After the election, however, he has opened up to the possibility of a broad government.

READ ALSO: Danish government: Rasmussen backs coalition with traditional rivals

“The Conservatives could theoretically be in a government in a month. It is clear that during that phase, the party always gives support to its leading figures,” Engell says. “But of course, this does not mean that the critics and those who wanted a more thorough analysis are completely silent.”

No obvious successor

Engell points out that there is currently no obvious successor to Pape. The leadership of the Conservatives gathered at Egelund Castle in North Zealand on Saturday to discuss the result of the general election.

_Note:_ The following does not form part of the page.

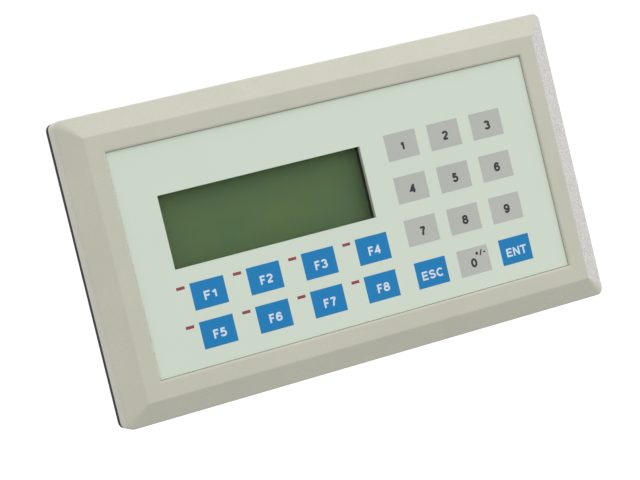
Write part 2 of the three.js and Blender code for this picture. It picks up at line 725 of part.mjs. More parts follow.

When Pape announced his candidacy for Prime Minister on August 15th, support for the Conservatives increased significantly. Barely a week later, the party had the support of 16.5 percent of the voters in an opinion poll by the analysis institute Voxmeter.

However, there followed a series of personal stories surrounding Pape’s private life and political judgment, and in the end, the Conservatives ended up with just 5.5 percent of the vote in the election.

Engell points out that the issues that the Conservatives focused on did not manage to set the tone of the election campaign. This applies to, among other things, the mink case and tax breaks.

“Many of the topics they ran on did not affect the electorate at all,” Engell pointed out.